During the past months, I’ve been looking at the different options for hosting applications built with a microservices architecture. It was during this research phase that I discovered Azure Service Fabric. This post will serve as an introductory post for a series of post on how to build applications using Azure Service Fabric.

Options for Building Microservices Applications

Developers are spoiled for choice when it comes to building microservices applications using .Net Technologies. The following is a list of some of the options available:

All of these are perfectly good options for building microservices applications. Rolling your own infrastructure is the hardest option. This is because it involves building the infrastructure orchestration from scratch. Using the on-premise or azure containerisation options solve most of the infrastructure headaches. This leaves you with the task of building the distributed application. This is not an easy task as you will need to perform significant tasks such as building communication channels between service instances, service discovery, telemetry collection, upgrading instances and determining when a service has failed and what to do with it.

Azure Service Fabric is different to the other options.

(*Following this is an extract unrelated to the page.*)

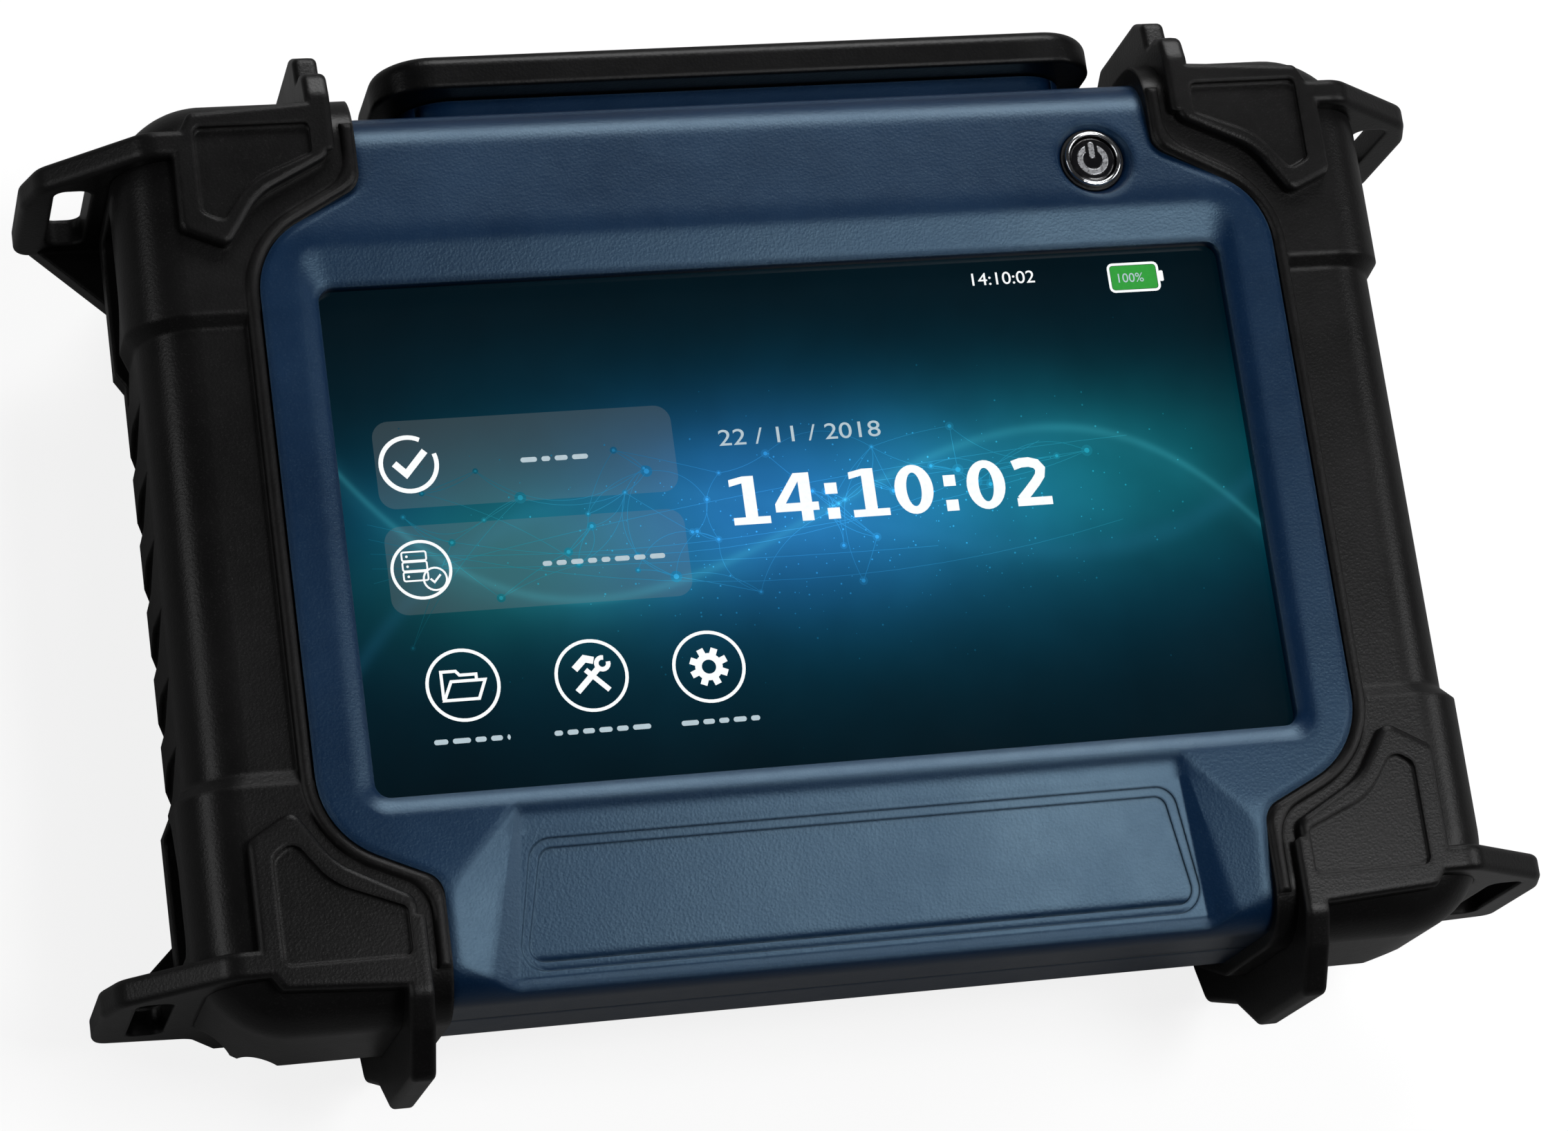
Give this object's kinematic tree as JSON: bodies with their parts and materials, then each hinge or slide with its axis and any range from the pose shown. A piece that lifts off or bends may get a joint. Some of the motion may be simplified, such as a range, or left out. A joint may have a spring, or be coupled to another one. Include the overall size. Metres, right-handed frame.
{
  "type": "handheld network cable tester",
  "caption": "Rugged handheld cable tester with a wide touch screen, rubber side grips, corner bumpers with strap loops, and a port cover along the top edge.",
  "frame": {"origin": "centre of the footprint, in the plane of the four rear bumper pads", "axes": "+Z is the screen's outward normal, +Y towards the top edge with the test ports, +X to the right as the screen is read"},
  "size_m": [0.246, 0.176, 0.0612],
  "materials": {
    "blue_plastic": "satin, fine spark texture",
    "black_rubber": "satin",
    "screen_glass": "gloss",
    "display": "gloss",
    "black_plastic": "matt",
    "steel": "brushed",
    "chrome": "polished",
    "zinc_screw": "plated",
    "circuit_board": "solder mask",
    "nickel": "nickel plated",
    "button_gloss": "gloss",
    "mark_silver": "satin"
  },
  "bodies": {
    "case": {"front_cover": "blue_plastic", "back_cover": "blue_plastic", "case_seal": "black_rubber", "grip_right": "black_rubber", "grip_left": "black_rubber", "bumper_top_right": "black_rubber", "bumper_top_left": "black_rubber", "bumper_bottom_right": "black_rubber", "bumper_bottom_left": "black_rubber", "touch_glass": "screen_glass", "glass_gasket": "black_rubber", "display_panel": "display", "display_bracket": "steel", "display_screws": "zinc_screw", "main_board": "circuit_board", "board_screws": "zinc_screw", "signal_shield": "nickel", "speaker": "black_plastic", "power_button_ring": "chrome", "power_button_sleeve": "black_plastic", "power_switch": "black_plastic", "port_panel": "black_plastic", "rj45_jack": "nickel", "sfp_cages": "nickel", "usb_socket": "nickel", "dc_jack": "black_plastic", "port_cover_pins": "steel", "tilt_stand_pins": "steel", "battery_pack": "black_plastic", "battery_contacts": "black_plastic", "battery_hatch": "blue_plastic", "hatch_screws": "zinc_screw", "case_screws": "zinc_screw"},
    "power_button": {"power_button_cap": "button_gloss", "power_symbol": "mark_silver"},
    "port_cover_leaf": {"port_cover": "black_rubber", "port_cover_seal": "black_rubber"},
    "stand": {"tilt_stand": "black_plastic", "tilt_stand_foot": "black_rubber"}
  },
  "joints": [
    {"name": "power_button_press", "type": "slide", "parent": "case", "child": "power_button", "axis": [0, 0, -1], "range_m": [0, 0.0008], "stiffness_N_per_m": 900},
    {"name": "port_cover_hinge", "type": "hinge", "parent": "case", "child": "port_cover_leaf", "pos_m": [0.002, 0.0804, 0.0126], "axis": [-1, 0, 0], "range_deg": [0, 90]},
    {"name": "tilt_stand_hinge", "type": "hinge", "parent": "case", "child": "stand", "pos_m": [0, 0.051, 0.0062], "axis": [1, 0, 0], "range_deg": [0, 60]}
  ]
}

It provides a platform meant to serve as a base for building distributed systems. It provides an orchestrator which handles the coordination of the cluster. In addition it comes with a programming model for building distributed applications.

What is Azure Service Fabric?

At its core, Azure Service Fabric is a platform for building distributed systems. It provides a framework which handles the infrastructure complexities of building distributed systems. This allows developers to focus their effort on building the business logic of the application rather than on building the plumbing required for the distributed application to work.

Azure Service Fabric supports applications built using .Net Core,.Net Framework, guest executables and even containers. In addition for applications built with .Net the platform allows for deploying either service projects, ASP.Net projects or an actor service (more on this in a future post). The service and ASP.Net projects can be either stateless (data is stored outside of the service) or stateful (data is stored with the service). For stateful services, Azure Service Fabric handles the replication of the storage.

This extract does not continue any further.